Integration of metabolomic and transcriptomic profiles of hiPSCs-derived hepatocytes in a microfluidic environment

Abstract The differentiation of human induced pluripotent stem cells (hiPSCs) into functional hepatocytes has the potential to solve the shortage of human primary liver cells and would be of use in drug screening. In this frame, we developed a hiPSCs maturation strategy in microfluidic biochips, using a liver-on-chip approach, a promising technology mimicking in vivo physiology. Hepato-like tissues differentiated in biochips presented advanced liver features, including ALB and CYP3A4 expressing cells. The metabolomics and transcriptomics profiles of hepato-likes cells differentiated either in biochips or Petri dishes were integrated to compare their functionalities. The multi-omics analysis revealed 41 metabolites and 302 genes differentially expressed.
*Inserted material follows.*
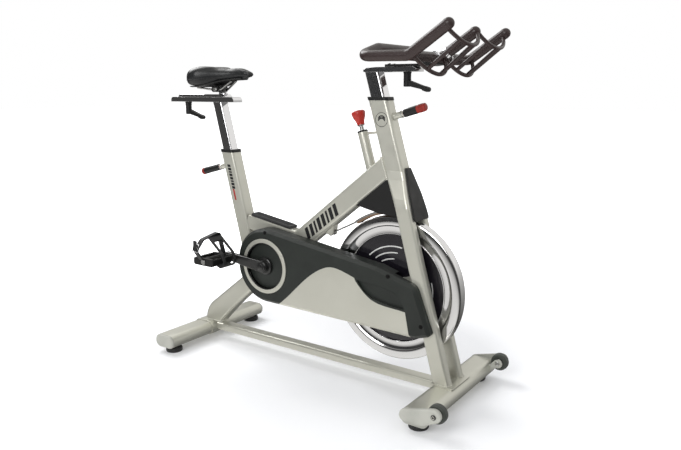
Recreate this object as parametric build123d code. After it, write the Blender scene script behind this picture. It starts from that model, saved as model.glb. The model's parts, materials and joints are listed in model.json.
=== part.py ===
"""An indoor exercise bike: welded steel frame, weighted flywheel driven by a chain, friction brake,
sliding saddle and handlebar. Millimetres, +X forwards, +Y to the rider's left, +Z up.

Lengths along X are measured forwards from the front feet; write() moves the finished pieces so
that the origin is under the middle of the whole machine."""

import os
from math import atan2, cos, degrees, pi, radians, sin, tan

from build123d import *

# ---------------------------------------------------------------- driving dimensions
ORIGIN_SHIFT = 536.5  # front feet to the middle of the whole length

FLOOR_BAR_DEPTH = 88
FLOOR_BAR_HEIGHT = 47
FLOOR_BAR_BOTTOM = 19
FLOOR_BAR_REACH = 228  # half length of the front bar, without its end caps
REAR_BAR_REACH = 235
FRONT_BAR_X = 4
REAR_BAR_X = -1018
FRONT_FOOT = (0, 199)
REAR_FOOT = (-1008, 206)
FOOT_RADIUS = 29
PLATE = 3  # weld plates on the floor bars

WALL = 2.5  # tube walls
FRAME_WIDTH = 50  # every main tube is this wide across the machine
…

Overall, biochip environment lead to higher degree of hepatic differentiation demonstrated by an increase in the metabolic production of lipids, fatty acids and biliary acids, which was confirmed at the transcriptome level by the modulation of expression for genes involved in related signaling pathways. This observation was correlated with higher production of fructose in biochips, together with down-regulation of genes engaged in glycolysis. In parallel, increased activity of the Krebs cycle, pentose phosphate shuttle, and fatty acid beta oxidation was observed in tissues cultured in Petri. Besides, the modulation of nitrogen metabolism was observed in transcriptomic data and confirmed by an intense production of glutamine, putrescine and creatinine and by the higher consumption of spermidine measured in Petri.